── Provided material
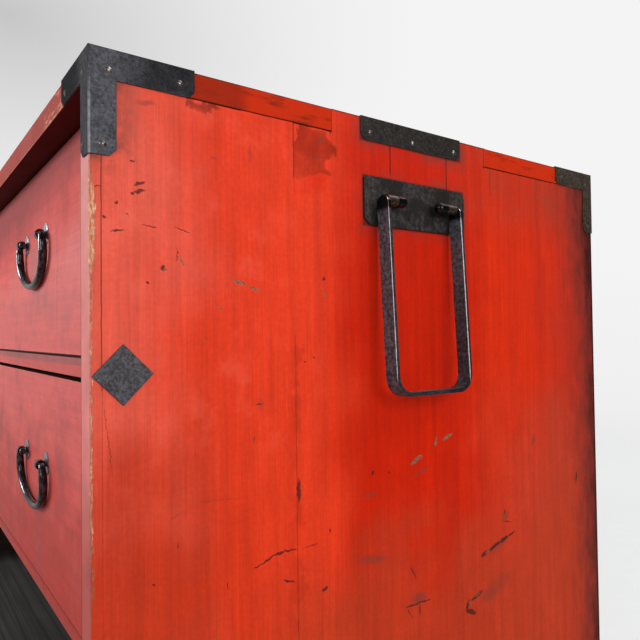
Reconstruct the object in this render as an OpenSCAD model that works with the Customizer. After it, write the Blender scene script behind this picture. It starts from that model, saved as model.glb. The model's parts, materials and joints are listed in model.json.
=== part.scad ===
// Small tansu chest: a red-lacquered travelling chest with two drawers over an open bay.
// Finger-jointed case, forged iron corners, swinging carry handles and bail drawer pulls.
// Frame: origin under the middle of the case, +X to the right side, -Y to the front, +Z up.

/* [Case] */
// Width over the two side panels
case_w = 720; // [640:1:820]
// Depth of the side panels, front edge to back edge
case_d = 400; // [380:1:440]
// Height, underside to top face
case_h = 445; // [430:1:480]
// Thickness of a side panel
side_t = 14.3; // [13:0.1:18]
// Thickness of the top board
top_t = 13; // [12:0.5:18]
// Thickness of the bottom board
bottom_t = 13; // [12:0.5:18]
// Thickness of the planks that close the back
back_t = 8; // [7:0.5:10]
// Length of the middle finger of each corner joint
finger_w = 134; // [110:1:160]
// Thickness of the strip that faces the front edge of a side panel
facing_t = 5.3; // [4:0.1:7]
// Distance from the front edge to the glued seam of a side panel
seam_y = 106.5; // [90:0.5:125]
// Radius that wear has put on the outer front corner of the facing
worn_r = 1.6; // [0.8:0.1:2.4]

/* [Front] */
// How far the drawers and rails sit behind the front edges of the case
recess = 14; // [11:0.5:16]
// Clear heights of the two drawer bays, from the top
bay_h = [125.5, 139.5]; // [120:0.5:145]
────
**Goal of the exercise:** Every line in the data that holds "with" should be copied out.

**The completed task:**
Reconstruct the object in this render as an OpenSCAD model that works with the Customizer. After it, write the Blender scene script behind this picture. It starts from that model, saved as model.glb. The model's parts, materials and joints are listed in model.json.
// Small tansu chest: a red-lacquered travelling chest with two drawers over an open bay.